The Battle of Hobdy’s Bridge lasted less than 30 minutes and produced few casualties. But the Battle of Pea River Pea Creek was a much more emotionally charged battle and with great bloodshed.

Both the settlers and the Indians found reason to do battle with the other.

“The Indians had ‘butchered’ a family that included five children and left them lying in their yard,” McLaney said. “Those traveling the Three Notch Trail were in danger of being murdered by the Indians and a trail of settlers’ log houses was burned by the Indians.”

McLaney pointed out that the land that had been promised to the Indians was being taken from them.

“Emotions were running high on both sides at the Battle of Pea River,” he said. “About 250 settlers were involved but very few soldiers. They were led by Brigadier General William Wellborn.”

The Creek Indians were camped about a mile north of Hobdy’s Bridge. Wellborn sent part of his force up the east side of the river and he moved up the west side with his command.

“The idea was to sandwich the Indians and defeat them,” McLaney said. “The Pea River was at flood stage and the settlers had to wade in water knee deep to chest high to get to the fight.”

The battle was a fierce one that ended in hand-to-hand, Indian fashion fighting.

“The ‘soldiers’ were given only 24 cartridges and were told when those gave out to get ready to fight with Bowie knives or get scalped,” McLaney said.  He read from an eyewitness account of the battle by a 16-year-old boy, Buck Glenn, who was the first to kill an Indian.

“Buck Glenn told that when he shot the Indian, another young boy, the son of Gen.
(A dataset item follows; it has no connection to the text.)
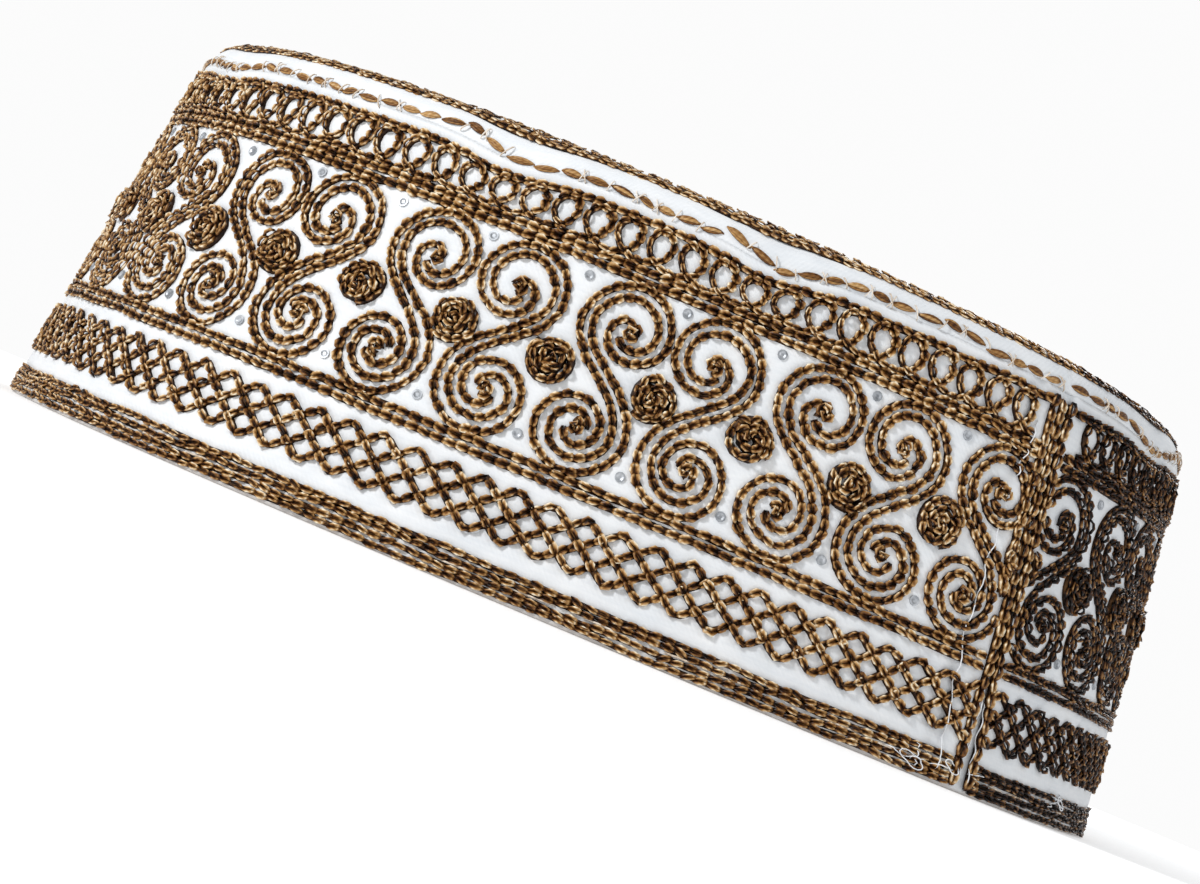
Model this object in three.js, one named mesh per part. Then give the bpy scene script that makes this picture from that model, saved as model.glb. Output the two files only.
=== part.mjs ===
// A kufi: a low, round, brimless cap of stiffened white cloth.
// An upright band runs round the head, a slightly domed crown closes it at the top,
// and the foot of the band is turned up inside as a soft hem.
//
// Millimetres, +Z up. The cap stands on its rim, crown up, with its origin at the middle
// of its footprint. +X is the long way of the oval, and the joining seam is towards -Y.

import * as THREE from "three";

// Driving sizes of the oval band, measured over its outside.
const rimLength = 196;
const rimDepth = 174;
const bandHeight = 62.5;
// The band leans in by this much all round between the rim and its top edge.
const bandTaper = 8;
// The oval is a little squarer than an ellipse, whose power is 2.
const ovalPower = 2.3;
const bandWall = 2;

// The upright joining seam, where the two ends of the band meet.
const seamAngle = -50;
const seamGrooveWidth = 3.2;
const seamGrooveDepth = 0.7;

// The crown: a disc with a rounded edge and a shallow dome.
const crownWall = 2;
const shoulderRadius = 4.5;
const domeRise = 3.2;

// The hem that is turned up inside the rim.
const hemHeight = 5.4;
const hemThickness = 1.9;
const hemLipRadius = 0.8;

// Pieces that are sewn together keep this hair of air between them.
const sewnGap = 0.3;

// How finely the curves are cut.
const stepsRound = 108;
const seamSteps = 4;
const wallRows = 8;
const shoulderSteps = 5;
const domeSteps = 5;

const cloth = {
  outside: { color: 0xf3f6f8, roughness: 0.85, metalness: 0 },
  hem: { color: 0x4a4240, roughness: 0.95, metalness: 0 },
};

// Soft bends of the wall: where the oval turns more sharply or flattens.
// push is a share of the band's wall, and spread is in degrees to each side.
const wallBends = [
  { angle: seamAngle, push: 0.75, spread: 9, rim: 1, top: 0.6 },
  { angle: -168, push: 0.6, spread: 12, rim: 1, top: 0.4 },
  { angle: -108, push: -0.5, spread: 24, rim: 0.6, top: 1 },
  { angle: -20, push: -0.6, spread: 14, rim: 1, top: 0.5 },
  { angle: 62, push: 0.5, spread: 20, rim: 0.5, top: 1 },
  { angle: 128, push: -0.5, spread: 22, rim: 1, top: 0.7 },
];

// Puckers of the top edge, where the crown was gathered in a little.
// drop is a share of the shoulder's radius, and spread is in degrees to each side.
const topPuckers = [
  { angle: -106, drop: 0.3, spread: 4.5 },
  { angle: -84, drop: 0.36, spread: 4 },
  { angle: -30, drop: 0.2, spread: 5 },
  { angle: 24, drop: 0.26, spread: 5 },
  { angle: 71, drop: 0.3, spread: 4.5 },
  { angle: 118, drop: 0.22, spread: 6 },
  { angle: 163, drop: 0.28, spread: 5 },
  { angle: -150, drop: 0.2, spread: 6 },
];

const degrees = Math.PI / 180;

// A smooth bump of height 1 at its middle, which has died away at two spreads.
function bump(angle, middle, spread) {
  const turn = ((((angle - middle) % 360) + 540) % 360) - 180;
  return Math.exp(-((turn / spread) ** 2));
}

function puckerDrop(angle) {
  let drop = 0;
  for (const pucker of topPuckers) {
    drop += pucker.drop * shoulderRadius * bump(angle, pucker.angle, pucker.spread);
  }
  return drop;
}

function bendPush(angle, share) {
  let push = 0;
  for (const bend of wallBends) {
    const strength = bend.rim + (bend.top - bend.rim) * share;
    push += bend.push * bandWall * strength * bump(angle, bend.angle, bend.spread);
  }
  return push;
}

// A point of the oval, this far in from the rim's outside, at a share of the band's height.
function ovalPoint(angle, inset, share, grow = 1) {
  const turn = angle * degrees;
  const power = 2 / ovalPower;
  const cosine = Math.cos(turn);
  const sine = Math.sin(turn);
  const x = Math.sign(cosine) * Math.abs(cosine) ** power * (rimLength / 2 - inset);
  const y = Math.sign(sine) * Math.abs(sine) ** power * (rimDepth / 2 - inset);
  const push = bendPush(angle, share);
  const reach = Math.hypot(x, y);
  const stretch = grow * (1 + push / reach);
  return [x * stretch, y * stretch];
}

function taperAt(height) {
  return (bandTaper * height) / bandHeight;
}

// The groove of the joining seam is only cut into the outer face.
function seamGroove(angle) {
  const arc = (((((angle - seamAngle) % 360) + 540) % 360) - 180) * degrees * (rimLength / 2);
  const share = Math.min(1, Math.abs(arc) / (seamGrooveWidth / 2));
  return seamGrooveDepth * (1 - share * share);
}

// Even steps round the oval, with finer ones across the joining seam.
function anglesRound() {
  const half = seamGrooveWidth / 2 / (rimLength / 2) / degrees;
  const fine = [];
  for (let step = -seamSteps; step <= seamSteps; step += 1) {
    fine.push(seamAngle + (half * step) / seamSteps);
  }
  const first = fine[fine.length - 1];
  const open = 360 - 2 * half;
  const coarse = [];
  for (let step = 1; step < stepsRound; step += 1) {
    coarse.push(first + (open * step) / stepsRound);
  }
  return [...fine, ...coarse];
}

// Joins closed sections, one for each angle, into a solid ring.
function ringSolid(sectionAt) {
  const sections = anglesRound().map(sectionAt);
  const count = sections[0].length;
  const positions = sections.flat(2);
  const index = [];
  sections.forEach((section, place) => {
    const here = place * count;
    const next = ((place + 1) % sections.length) * count;
    for (let corner = 0; corner < count; corner += 1) {
      const after = (corner + 1) % count;
      index.push(here + corner, next + corner, next + after);
      index.push(here + corner, next + after, here + after);
    }
  });
  return solidFrom(positions, index);
}

// Joins open sections that run from the lower pole of the middle line to the upper one.
function cappedSolid(sectionAt, firstPole, lastPole) {
  const sections = anglesRound().map(sectionAt);
  const count = sections[0].length;
  const positions = [...sections.flat(2), ...firstPole, ...lastPole];
  const first = sections.length * count;
  const last = first + 1;
  const index = [];
  sections.forEach((section, place) => {
    const here = place * count;
    const next = ((place + 1) % sections.length) * count;
    index.push(first, next, here);
    for (let corner = 0; corner < count - 1; corner += 1) {
      index.push(here + corner, next + corner, next + corner + 1);
      index.push(here + corner, next + corner + 1, here + corner + 1);
    }
    index.push(last, here + count - 1, next + count - 1);
  });
  return solidFrom(positions, index);
}

function solidFrom(positions, index) {
  const geometry = new THREE.BufferGeometry();
  geometry.setAttribute("position", new THREE.Float32BufferAttribute(positions, 3));
  geometry.setIndex(index);
  geometry.computeVertexNormals();
  return geometry;
}

// The band: up the outer face, over the puckered top edge and down the inner face.
function bandSection(angle) {
  const top = bandHeight - puckerDrop(angle);
  const section = [];
  for (let row = 0; row <= wallRows; row += 1) {
    const share = row / wallRows;
    const height = top * share;
    const inset = taperAt(height) + seamGroove(angle);
    section.push([...ovalPoint(angle, inset, share), height]);
  }
  for (let row = wallRows; row >= 0; row -= 1) {
    const share = row / wallRows;
    const height = top * share;
    section.push([...ovalPoint(angle, taperAt(height) + bandWall, share), height]);
  }
  return section;
}

// The crown: out under the dome, round the edge of the shoulder and back over the top.
function crownSection(angle) {
  const seat = bandHeight + sewnGap - puckerDrop(angle);
  const rise = bandHeight + sewnGap + shoulderRadius;
  const section = [];
  const domePoint = (share, drop) => {
    const plan = ovalPoint(angle, bandTaper + shoulderRadius, 1, share);
    return [...plan, rise + domeRise * (1 - share * share) - drop];
  };
  const shoulderPoint = (turn, radius) => {
    const inset = bandTaper + shoulderRadius - radius * Math.cos(turn);
    const lift = (radius / shoulderRadius) * Math.sin(turn);
    return [...ovalPoint(angle, inset, 1), seat + (rise - seat) * lift];
  };
  for (let step = 1; step < domeSteps; step += 1) {
    section.push(domePoint(step / domeSteps, crownWall));
  }
  for (let step = shoulderSteps; step >= 0; step -= 1) {
    const radius = shoulderRadius - crownWall;
    section.push(shoulderPoint((step / shoulderSteps) * 90 * degrees, radius));
  }
  for (let step = 0; step <= shoulderSteps; step += 1) {
    section.push(shoulderPoint((step / shoulderSteps) * 90 * degrees, shoulderRadius));
  }
  for (let step = domeSteps - 1; step >= 1; step -= 1) {
    section.push(domePoint(step / domeSteps, 0));
  }
  return section;
}

// The hem follows the inner face of the band, with a rounded lip at its upper edge.
function hemSection(angle) {
  const corners = [
    { depth: 0, height: 0 },
    { depth: 0, height: hemHeight - hemLipRadius },
    { depth: hemThickness * 0.3, height: hemHeight },
    { depth: hemThickness * 0.7, height: hemHeight },
    { depth: hemThickness, height: hemHeight - hemLipRadius },
    { depth: hemThickness, height: hemLipRadius },
    { depth: hemThickness - hemLipRadius, height: 0 },
  ];
  return corners.map(({ depth, height }) => {
    const inset = taperAt(height) + bandWall + sewnGap + depth;
    return [...ovalPoint(angle, inset, height / bandHeight), height];
  });
}

function piece(name, geometry, finish) {
  const mesh = new THREE.Mesh(geometry, new THREE.MeshStandardMaterial(finish));
  mesh.name = name;
  return mesh;
}

const crownPeak = bandHeight + sewnGap + shoulderRadius + domeRise;

const kufi = new THREE.Group();
kufi.name = "kufi";
kufi.add(piece("band", ringSolid(bandSection), cloth.outside));
kufi.add(
  piece(
    "crown",
    cappedSolid(crownSection, [0, 0, crownPeak - crownWall], [0, 0, crownPeak]),
    cloth.outside,
  ),
);
kufi.add(piece("rim_hem", ringSolid(hemSection), cloth.hem));

export default kufi;
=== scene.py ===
# %% [markdown]
# # An embroidered kufi
# A kufi is a low round cap without a brim. This one is stiffened white cotton sateen, with
# chain-stitch embroidery in golden brown rayon thread. The solids of the band, the crown and the
# hem are loaded first and never changed. Every piece made here lies on them, so the whole script
# works in the flat: patterns are drawn as if the band were still a strip on the table, in
# millimetres along and up, and one map then wraps them round the cap.

# %% Load the solids
import math

import bpy
import numpy as np
from mathutils import Matrix, Vector
from mathutils.bvhtree import BVHTree
from mathutils.kdtree import KDTree


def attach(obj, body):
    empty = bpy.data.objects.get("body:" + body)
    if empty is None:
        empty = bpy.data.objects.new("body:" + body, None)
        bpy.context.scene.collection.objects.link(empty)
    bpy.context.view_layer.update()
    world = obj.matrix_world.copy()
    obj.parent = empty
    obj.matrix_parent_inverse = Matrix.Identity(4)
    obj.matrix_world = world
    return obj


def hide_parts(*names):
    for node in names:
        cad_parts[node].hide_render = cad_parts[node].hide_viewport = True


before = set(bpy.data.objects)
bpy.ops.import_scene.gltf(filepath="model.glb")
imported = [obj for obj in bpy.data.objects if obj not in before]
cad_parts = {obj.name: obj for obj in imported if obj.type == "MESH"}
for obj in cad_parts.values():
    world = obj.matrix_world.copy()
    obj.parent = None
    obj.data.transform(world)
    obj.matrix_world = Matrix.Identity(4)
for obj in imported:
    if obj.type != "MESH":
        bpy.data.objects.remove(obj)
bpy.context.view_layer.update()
bpy.ops.object.select_all(action="DESELECT")
mm = 0.001
dice = np.random.default_rng(7)
print("solids:", ", ".join(sorted(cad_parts)))

# %% [markdown]
# ## Camera
# The photograph looks up at the cap from the front with the camera rolled over, so the cap's
# axis leans to the right in the picture. Here the cap stands on a floor, so the camera goes as
# low as the floor allows and keeps the roll. A long lens keeps the perspective gentle.

# %% Set the camera
camera_azimuth = math.radians(1.5)
camera_elevation = math.radians(-3.0)
camera_roll = math.radians(22.7)
camera_distance = 495 * mm
camera_lens_mm = 85.0
cap_middle = Vector((0, 0, 35.2 * mm))
frame_offset = Vector((-5.0 * mm, -2.6 * mm))


def place_camera():
    level = math.cos(camera_elevation)
    back = Vector((
        math.sin(camera_azimuth) * level,
        -math.cos(camera_azimuth) * level,
        math.sin(camera_elevation),
    ))
    right = Vector((math.cos(camera_azimuth), math.sin(camera_azimuth), 0))
    up = back.cross(right)
    turned_right = right * math.cos(camera_roll) + up * math.sin(camera_roll)
    turned_up = up * math.cos(camera_roll) - right * math.sin(camera_roll)
    aim = cap_middle + turned_right * frame_offset.x + turned_up * frame_offset.y
    data = bpy.data.cameras.new("camera")
    camera = bpy.data.objects.new("camera", data)
    bpy.context.scene.collection.objects.link(camera)
    spot = cap_middle + back * camera_distance
    toward = (aim - spot).normalized()
    side = toward.cross(turned_up).normalized()
    top = side.cross(toward)
    camera.matrix_world = Matrix((
        (side.x, top.x, -toward.x, spot.x),
        (side.y, top.y, -toward.y, spot.y),
        (side.z, top.z, -toward.z, spot.z),
        (0, 0, 0, 1),
    ))
    data.lens = camera_lens_mm
    data.clip_start = 0.01
    data.clip_end = 50
    bpy.context.scene.camera = camera
    return camera


camera = place_camera()
print("camera height in mm:", round(camera.matrix_world.translation.z / mm, 1))

# %% [markdown]
# ## A map of the cap's outside
# Rays find where the solids are: level ones for the band, ones towards the edge for the rounded
# shoulder. The hits are smoothed round the cap, so its flat facets turn into one even wall, and
# the narrow groove of the joining seam is left out, because the cloth gets its own later.

# %% Feel the wall with rays
angle_count = 720
angles = np.radians(np.arange(angle_count) * 360.0 / angle_count)
seam_angle = math.radians(-45.8)
wall_rows = np.concatenate([[0.6], np.arange(3.0, 60.1, 3.0)])
shoulder_elevations = np.radians(np.array([14, 24, 34, 44, 54, 64, 74, 82, 90.0]))
shoulder_focus_inset = 7.0
shoulder_focus_height = 61.5
shoulder_reach = 40.0
wall_reach = 140.0
top_probe_inset = 1.2
top_probe_height = 62.6
peak_probe = (0.01, 0.013, 150)


def tree_of(names):
    points = []
    faces = []
    for name in names:
        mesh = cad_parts[name].data
        first = len(points)
        points.extend(vertex.co.copy() for vertex in mesh.vertices)
        faces.extend([first + i for i in polygon.vertices] for polygon in mesh.polygons)
    return BVHTree.FromPolygons(points, faces)


def hit_from(tree, start, direction):
    spot = tree.ray_cast(Vector(start) * mm, Vector(direction))[0]
    return np.array(spot) / mm


def smooth_round(table, spread):
    reach = int(spread * 4)
    weights = np.exp(-0.5 * (np.arange(-reach, reach + 1) / spread) ** 2)
    weights /= weights.sum()
    result = np.zeros_like(table)
    for step, weight in zip(range(-reach, reach + 1), weights):
        result += weight * np.roll(table, step, axis=0)
    return result


def bridge_seam(table, half_width):
    turn = (angles - seam_angle + math.pi) % (2 * math.pi) - math.pi
    keep = np.abs(turn) > half_width
    order = np.argsort(turn[keep])
    known = turn[keep][order]
    result = table.copy()
    for column in range(table.shape[1]):
        values = table[keep, column][order]
        result[~keep, column] = np.interp(turn[~keep], known, values)
    return result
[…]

Wellborn stepped from where he was hiding and yelled, ‘Buck’s killed an Indian.’ He was immediately shot in the head,” McLaney said. “The Indians shot at the sound and they seldom missed.”

The fighting lasted for three hours and 52 minutes and it was constant.

“The last 45 minutes were hand-to-hand combat,” McLaney said. “Buck Glenn said when the battle was over, he was as bloody as if he had been at a hog killing. When the battle was over, there was no more Creek Muskogee Nation.”

McLaney said deciding who was right and who was wrong in the battles between settlers and Indians depends on “how you look at it.”

“If you were a settler who saw those five children lying butchered in their yard or had your house burned, then you would see it one way,” he said. “But there was no word in the Indian language for ‘buying’ land. So, if you believed that you had only been given stewardship of the land that the white man was taking away, then you would think of the battles in another way. It depended on how you looked at it.”

The Battle of Hobdy’s Bridge and the Battle of Pea River Pea Creek were examples of two wrongs not making a right.